# What is needed
Repeat all entries exactly.
>>
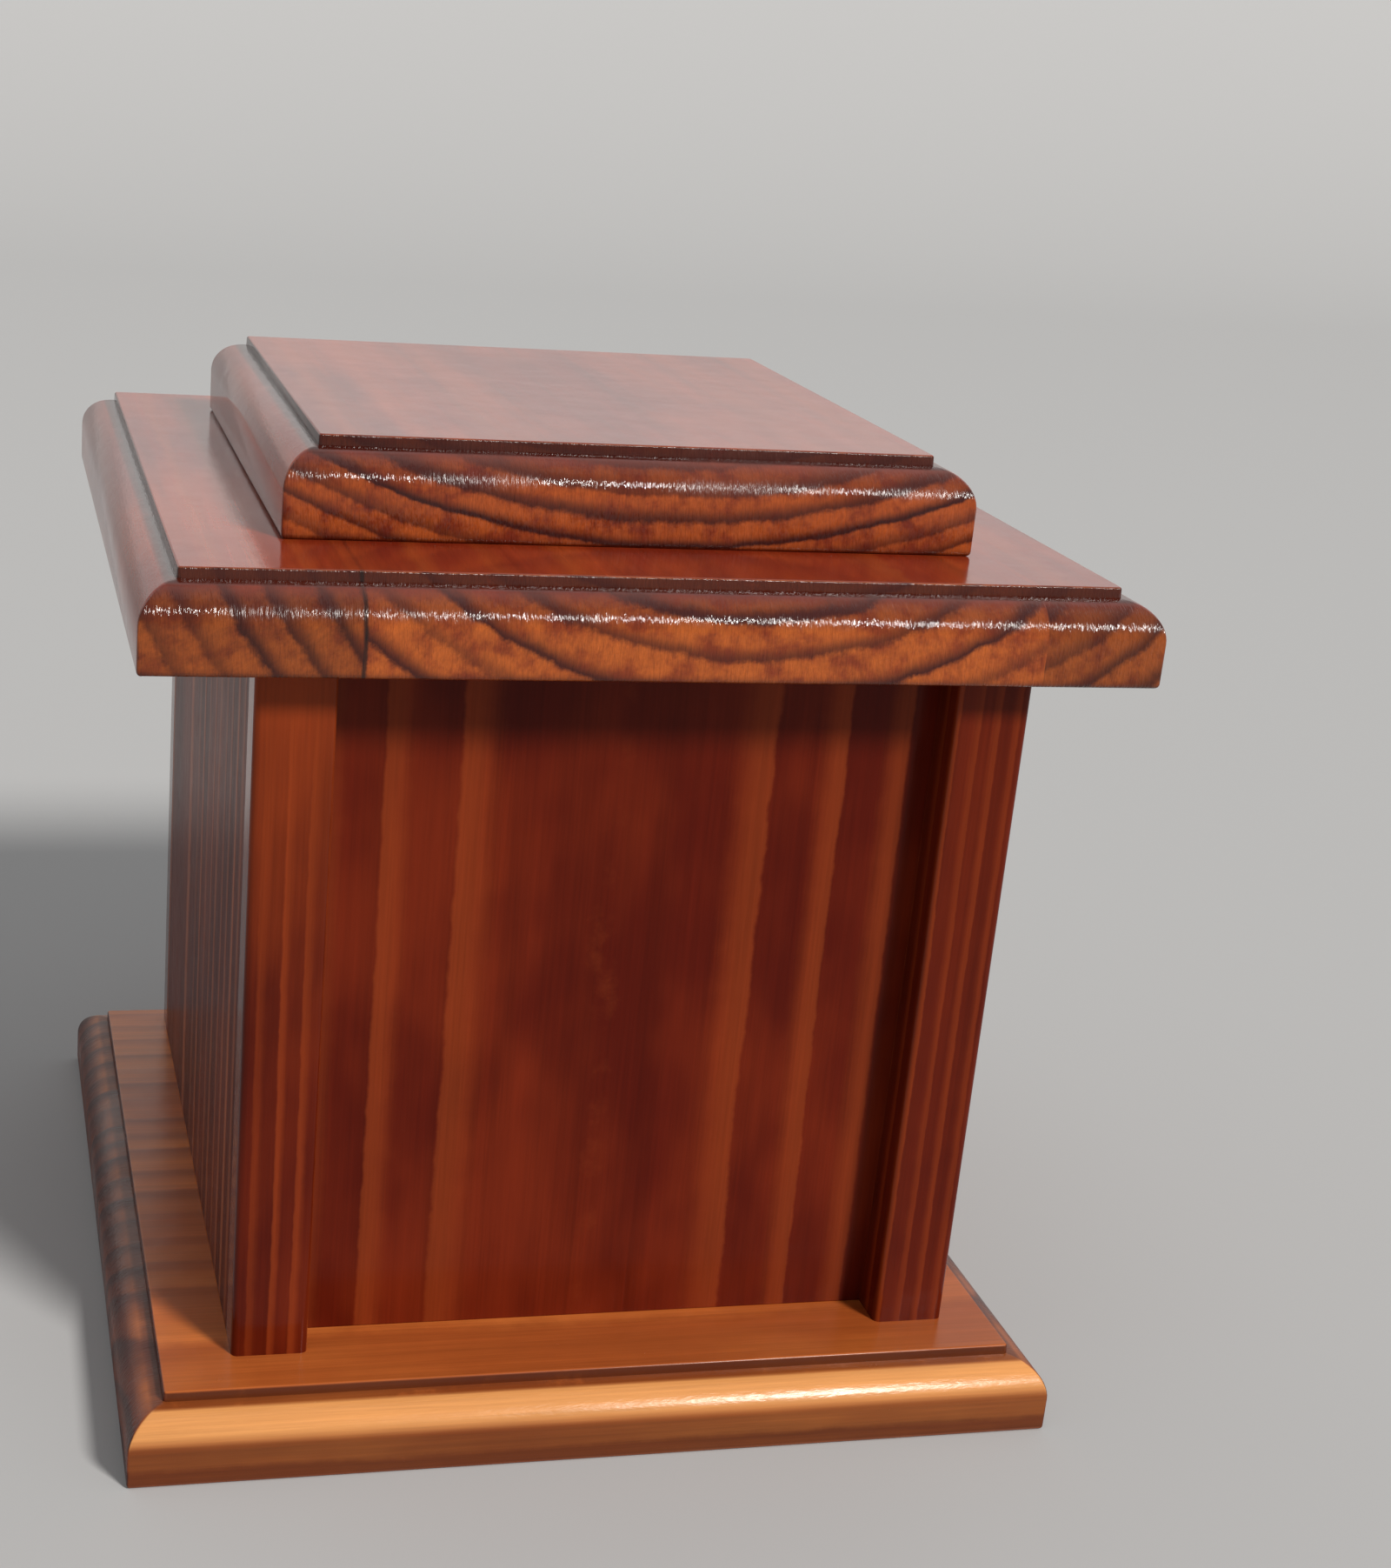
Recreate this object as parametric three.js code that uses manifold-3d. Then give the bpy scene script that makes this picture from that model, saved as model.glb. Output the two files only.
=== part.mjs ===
// A wooden cremation urn: a moulded base board, a square box body with four corner pilasters,
// a lid board and a smaller cap board. The box is hollow and open at the top, and the lid rests on it.
// Millimetres, +Z up. The origin is the middle of the base board's underside, and the front faces -Y.

import * as THREE from "three";
import { mergeVertices } from "three/addons/utils/BufferGeometryUtils.js";
import Module from "manifold-3d";

const wasm = await Module();
wasm.setup();

// Driving dimensions

const BASE = { width: 206, depth: 216, thickness: 18, centre: [0, 0] };
const LID = { width: 210, depth: 210, thickness: 19.5, centre: [1.5, 6] };
const CAP = { width: 148, depth: 148, thickness: 20, centre: [1, 8] };

const BOX_SIDE = 163.5;
const BOX_HEIGHT = 154.5;
const BOX_CENTRE = [2, 4.25];
const WALL = 10;

const PILASTER_WIDTH = 16.5;
const PILASTER_THICKNESS = 10;
const PILASTER_EDGE_RADIUS = 1.5;

// The edge moulding that the three boards share: a small step, then a quarter round
const MOULD_STEP = 2.25;
const MOULD_RADIUS = 7.75;
const LOWER_EDGE_RADIUS = 1;
const ROUND_SEGMENTS = 10;
const EDGE_SEGMENTS = 3;

const FINISH = {
  honey: { color: 0xa9571f, roughness: 0.3, metalness: 0 },
  chestnut: { color: 0x8a3d19, roughness: 0.28, metalness: 0 },
  russet: { color: 0x6e2812, roughness: 0.3, metalness: 0 },
  umber: { color: 0x5c2413, roughness: 0.32, metalness: 0 },
};

// Building blocks

function meshOf(name, geometry, finish) {
  const mesh = new THREE.Mesh(geometry, new THREE.MeshStandardMaterial(finish));
  mesh.name = name;
  return mesh;
}

function solidOf(geometry) {
  const bare = geometry.clone();
  bare.deleteAttribute("normal");
  bare.deleteAttribute("uv");
  const merged = mergeVertices(bare, 1e-4);
  return new wasm.Manifold(
    new wasm.Mesh({
      numProp: 3,
      vertProperties: new Float32Array(merged.attributes.position.array),
      triVerts: new Uint32Array(merged.index.array),
    }),
  );
}

function geometryOf(solid) {
  const { vertProperties, triVerts } = solid.getMesh();
  const geometry = new THREE.BufferGeometry();
  geometry.setAttribute("position", new THREE.BufferAttribute(new Float32Array(vertProperties), 3));
  geometry.setIndex(new THREE.BufferAttribute(new Uint32Array(triVerts), 1));
  geometry.computeVertexNormals();
  return geometry;
}

// Points of a quarter circle about (x, z), from one angle to another, both ends left in
function arc(x, z, radius, from, to, segments) {
  const points = [];
  for (let i = 0; i <= segments; i += 1) {
    const angle = from + ((to - from) * i) / segments;
    points.push(new THREE.Vector2(x + radius * Math.cos(angle), z + radius * Math.sin(angle)));
  }
  return points;
}

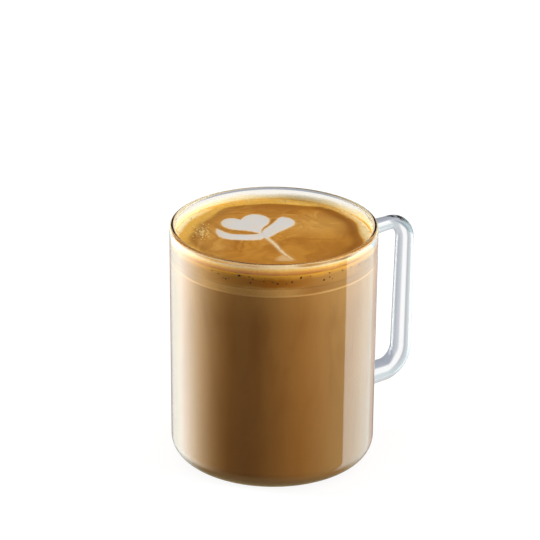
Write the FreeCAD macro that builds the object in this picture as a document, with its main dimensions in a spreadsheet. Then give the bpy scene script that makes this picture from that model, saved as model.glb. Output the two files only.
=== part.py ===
"""Clear glass mug of white chocolate mocha with a poured milk tulip.

Origin: centre of the mug's foot, +Z up, the handle on the +X side. Millimetres.

The mug is one piece of glass: a revolved wall with a rounded foot corner and a
rounded lip, and a drawn glass rod swept into a handle and melted onto the wall.
The drink stands in three layers that touch the glass and each other face to
face: milk coffee, a band of milk foam, and crema with a low meniscus. A tulip of
milk is set flush into the crema.
"""
import FreeCAD, Part
import Sketcher
import math
import os

DRIVING_SIZES = [
    # mug wall
    ("rim_radius", 40.0),
    ("foot_radius", 39.6),
    ("mug_height", 95.0),
    ("wall_thickness", 2.2),
    ("base_thickness", 2.6),
    ("corner_radius", 7.4),
    ("lip_share_of_wall", 0.45),
    # handle: centre line of the rod, then its thickness along the way
    ("handle_top_below_rim", 13.3),
    ("handle_bottom_above_foot", 18.0),
    ("finger_gap", 21.0),
    ("bar_lean", 0.9),
    ("upper_bend_radius", 8.5),
    ("lower_bend_radius", 9.2),
    ("rod_at_top_joint", 8.2),
    ("rod_in_top_arm", 5.6),
    ("rod_at_bar_top", 7.3),
    ("rod_at_bar_foot", 8.4),
    ("rod_in_lower_arm", 8.9),
    ("rod_at_bottom_joint", 9.2),
    ("joint_fillet", 1.5),
    # drink, from the rim down
    ("headspace", 5.2),
    ("crema_depth", 5.3),
    ("foam_depth", 3.0),
    ("meniscus_height", 0.6),
    ("meniscus_width", 2.0),
    # milk tulip: its petals and its stem meet at the join, angles from +X
    ("tulip_depth", 1.0),
    ("join_x", -2.8),
    ("join_y", 1.8),
    ("heart_gap", 3.4),
    ("heart_angle", 79.0),
    ("heart_length", 19.8),
    ("heart_half_width", 9.5),
    ("left_leaf_angle", 118.0),
    ("left_leaf_length", 20.5),
    ("left_leaf_bow", 7.6),
    ("right_leaf_angle", 34.0),
    ("right_leaf_length", 21.6),
    ("right_leaf_bow", 6.6),
    ("stem_angle", -102.0),
    ("stem_length", 24.0),
    ("stem_width", 1.6),
    ("stem_end_width", 0.8),
    ("stem_sway", 0.45),
]

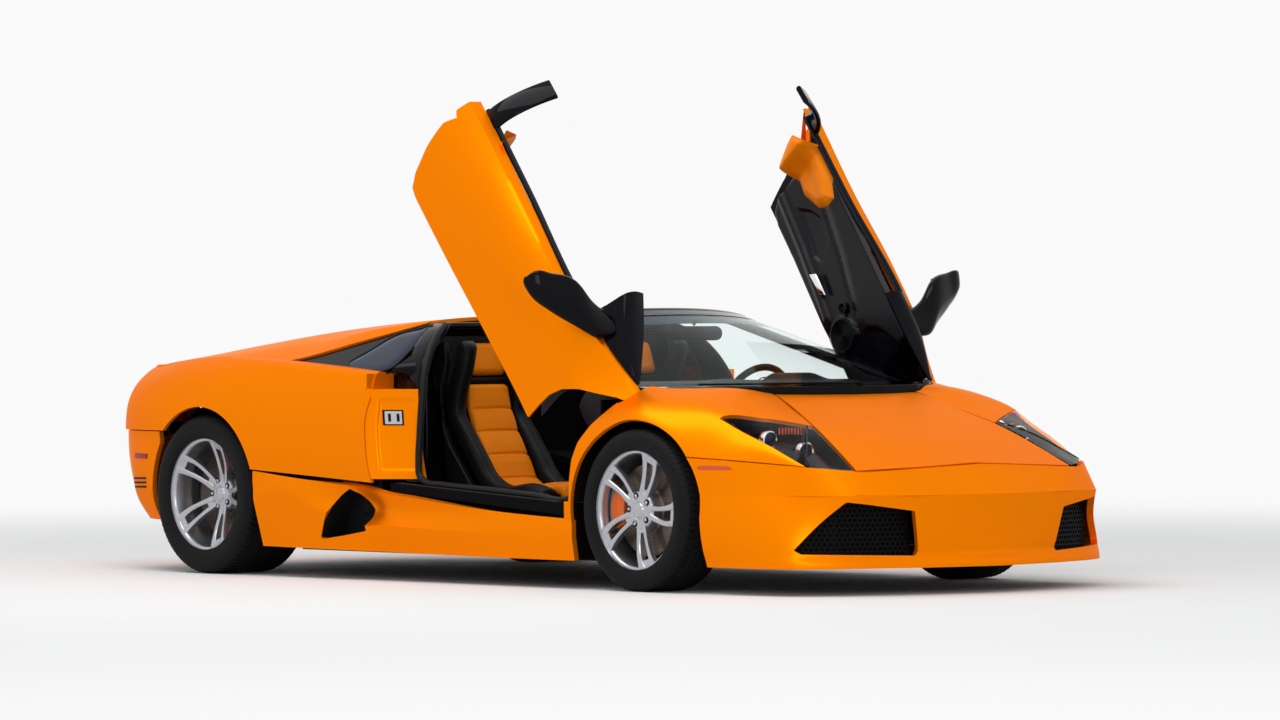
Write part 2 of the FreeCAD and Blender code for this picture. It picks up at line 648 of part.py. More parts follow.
<<
# Solved problem
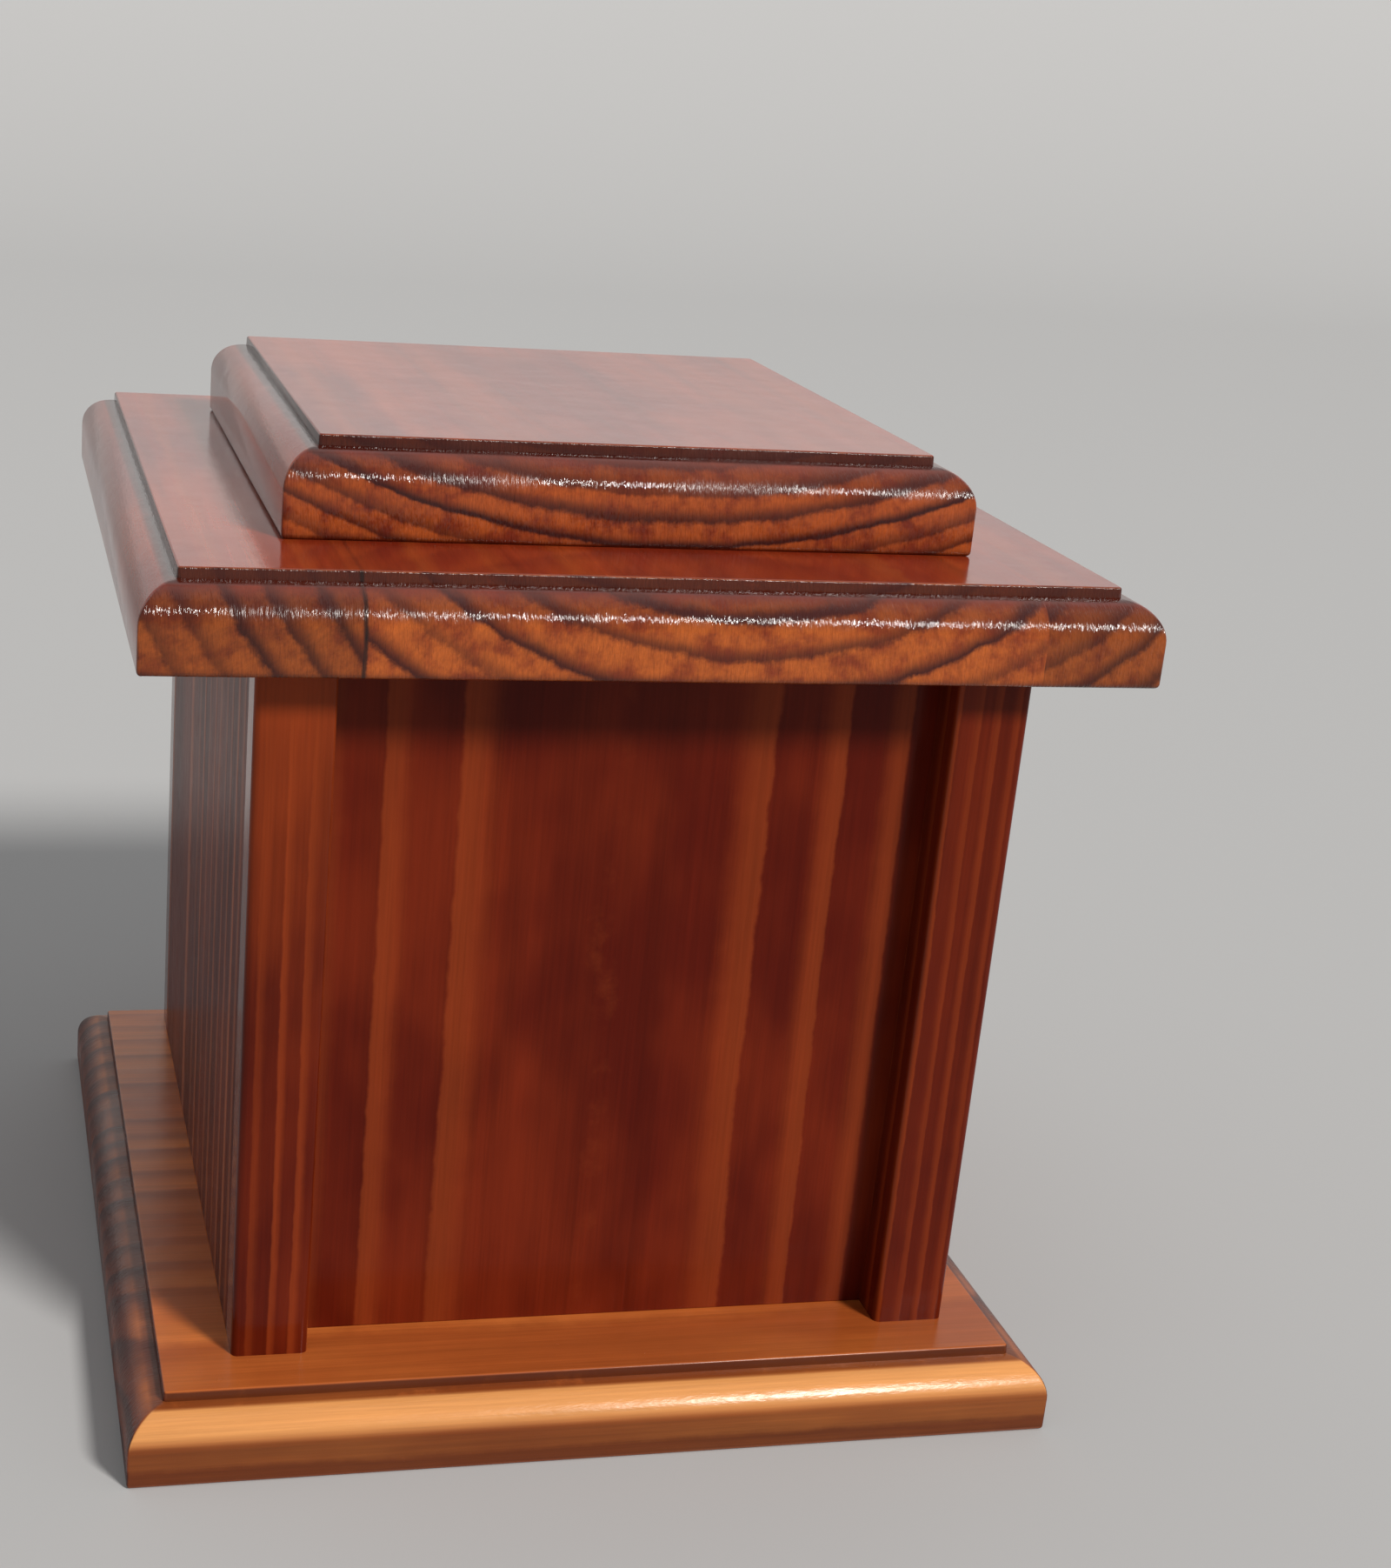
Recreate this object as parametric three.js code that uses manifold-3d. Then give the bpy scene script that makes this picture from that model, saved as model.glb. Output the two files only.
=== part.mjs ===
// A wooden cremation urn: a moulded base board, a square box body with four corner pilasters,
// a lid board and a smaller cap board. The box is hollow and open at the top, and the lid rests on it.
// Millimetres, +Z up. The origin is the middle of the base board's underside, and the front faces -Y.

import * as THREE from "three";
import { mergeVertices } from "three/addons/utils/BufferGeometryUtils.js";
import Module from "manifold-3d";

const wasm = await Module();
wasm.setup();

// Driving dimensions

const BASE = { width: 206, depth: 216, thickness: 18, centre: [0, 0] };
const LID = { width: 210, depth: 210, thickness: 19.5, centre: [1.5, 6] };
const CAP = { width: 148, depth: 148, thickness: 20, centre: [1, 8] };

const BOX_SIDE = 163.5;
const BOX_HEIGHT = 154.5;
const BOX_CENTRE = [2, 4.25];
const WALL = 10;

const PILASTER_WIDTH = 16.5;
const PILASTER_THICKNESS = 10;
const PILASTER_EDGE_RADIUS = 1.5;

// The edge moulding that the three boards share: a small step, then a quarter round
const MOULD_STEP = 2.25;
const MOULD_RADIUS = 7.75;
const LOWER_EDGE_RADIUS = 1;
const ROUND_SEGMENTS = 10;
const EDGE_SEGMENTS = 3;

const FINISH = {
  honey: { color: 0xa9571f, roughness: 0.3, metalness: 0 },
  chestnut: { color: 0x8a3d19, roughness: 0.28, metalness: 0 },
  russet: { color: 0x6e2812, roughness: 0.3, metalness: 0 },
  umber: { color: 0x5c2413, roughness: 0.32, metalness: 0 },
};

// Building blocks

function meshOf(name, geometry, finish) {
  const mesh = new THREE.Mesh(geometry, new THREE.MeshStandardMaterial(finish));
  mesh.name = name;
  return mesh;
}

function solidOf(geometry) {
  const bare = geometry.clone();
  bare.deleteAttribute("normal");
  bare.deleteAttribute("uv");
  const merged = mergeVertices(bare, 1e-4);
  return new wasm.Manifold(
    new wasm.Mesh({
      numProp: 3,
      vertProperties: new Float32Array(merged.attributes.position.array),
      triVerts: new Uint32Array(merged.index.array),
    }),
  );
}

function geometryOf(solid) {
  const { vertProperties, triVerts } = solid.getMesh();
  const geometry = new THREE.BufferGeometry();
  geometry.setAttribute("position", new THREE.BufferAttribute(new Float32Array(vertProperties), 3));
  geometry.setIndex(new THREE.BufferAttribute(new Uint32Array(triVerts), 1));
  geometry.computeVertexNormals();
  return geometry;
}

// Points of a quarter circle about (x, z), from one angle to another, both ends left in
function arc(x, z, radius, from, to, segments) {
  const points = [];
  for (let i = 0; i <= segments; i += 1) {
    const angle = from + ((to - from) * i) / segments;
    points.push(new THREE.Vector2(x + radius * Math.cos(angle), z + radius * Math.sin(angle)));
  }
  return points;
}

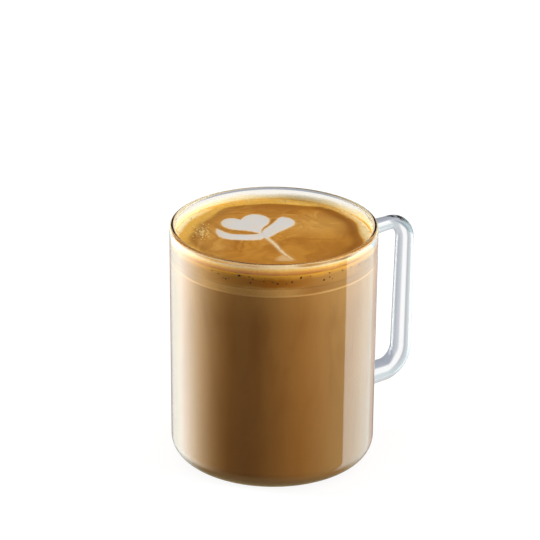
Write the FreeCAD macro that builds the object in this picture as a document, with its main dimensions in a spreadsheet. Then give the bpy scene script that makes this picture from that model, saved as model.glb. Output the two files only.
=== part.py ===
"""Clear glass mug of white chocolate mocha with a poured milk tulip.

Origin: centre of the mug's foot, +Z up, the handle on the +X side. Millimetres.

The mug is one piece of glass: a revolved wall with a rounded foot corner and a
rounded lip, and a drawn glass rod swept into a handle and melted onto the wall.
The drink stands in three layers that touch the glass and each other face to
face: milk coffee, a band of milk foam, and crema with a low meniscus. A tulip of
milk is set flush into the crema.
"""
import FreeCAD, Part
import Sketcher
import math
import os

DRIVING_SIZES = [
    # mug wall
    ("rim_radius", 40.0),
    ("foot_radius", 39.6),
    ("mug_height", 95.0),
    ("wall_thickness", 2.2),
    ("base_thickness", 2.6),
    ("corner_radius", 7.4),
    ("lip_share_of_wall", 0.45),
    # handle: centre line of the rod, then its thickness along the way
    ("handle_top_below_rim", 13.3),
    ("handle_bottom_above_foot", 18.0),
    ("finger_gap", 21.0),
    ("bar_lean", 0.9),
    ("upper_bend_radius", 8.5),
    ("lower_bend_radius", 9.2),
    ("rod_at_top_joint", 8.2),
    ("rod_in_top_arm", 5.6),
    ("rod_at_bar_top", 7.3),
    ("rod_at_bar_foot", 8.4),
    ("rod_in_lower_arm", 8.9),
    ("rod_at_bottom_joint", 9.2),
    ("joint_fillet", 1.5),
    # drink, from the rim down
    ("headspace", 5.2),
    ("crema_depth", 5.3),
    ("foam_depth", 3.0),
    ("meniscus_height", 0.6),
    ("meniscus_width", 2.0),
    # milk tulip: its petals and its stem meet at the join, angles from +X
    ("tulip_depth", 1.0),
    ("join_x", -2.8),
    ("join_y", 1.8),
    ("heart_gap", 3.4),
    ("heart_angle", 79.0),
    ("heart_length", 19.8),
    ("heart_half_width", 9.5),
    ("left_leaf_angle", 118.0),
    ("left_leaf_length", 20.5),
    ("left_leaf_bow", 7.6),
    ("right_leaf_angle", 34.0),
    ("right_leaf_length", 21.6),
    ("right_leaf_bow", 6.6),
    ("stem_angle", -102.0),
    ("stem_length", 24.0),
    ("stem_width", 1.6),
    ("stem_end_width", 0.8),
    ("stem_sway", 0.45),
]

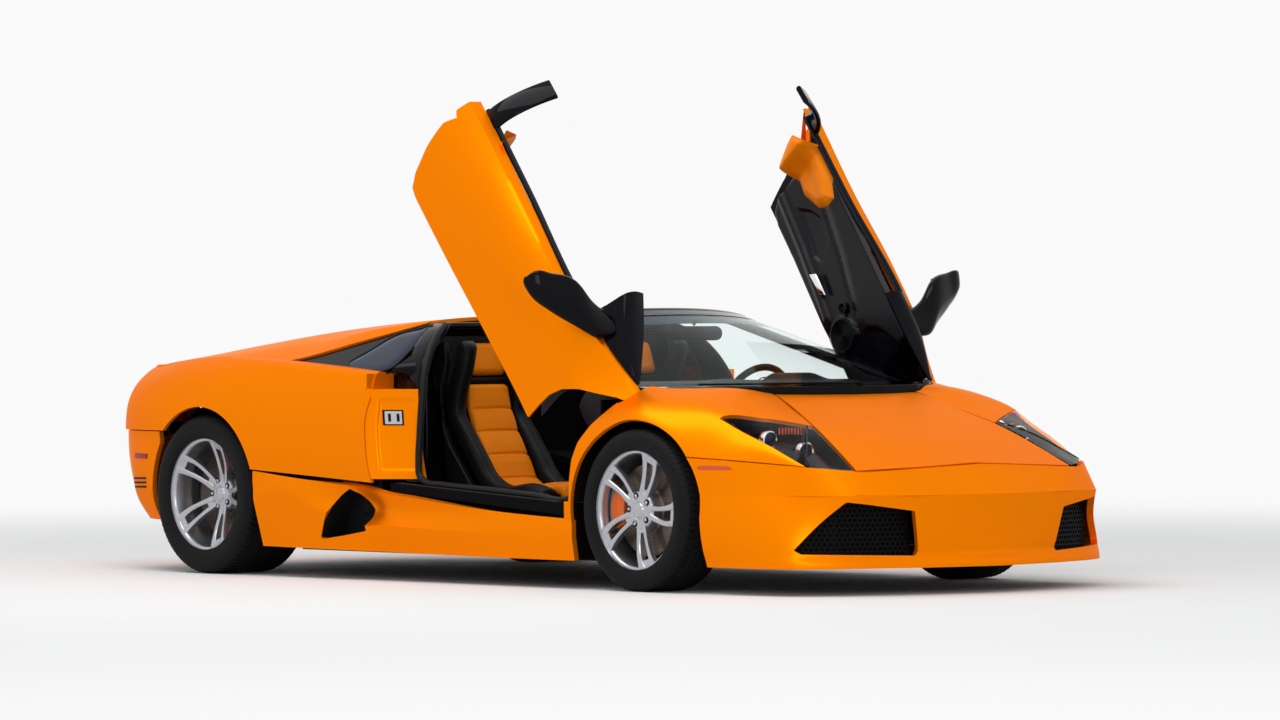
Write part 2 of the FreeCAD and Blender code for this picture. It picks up at line 648 of part.py. More parts follow.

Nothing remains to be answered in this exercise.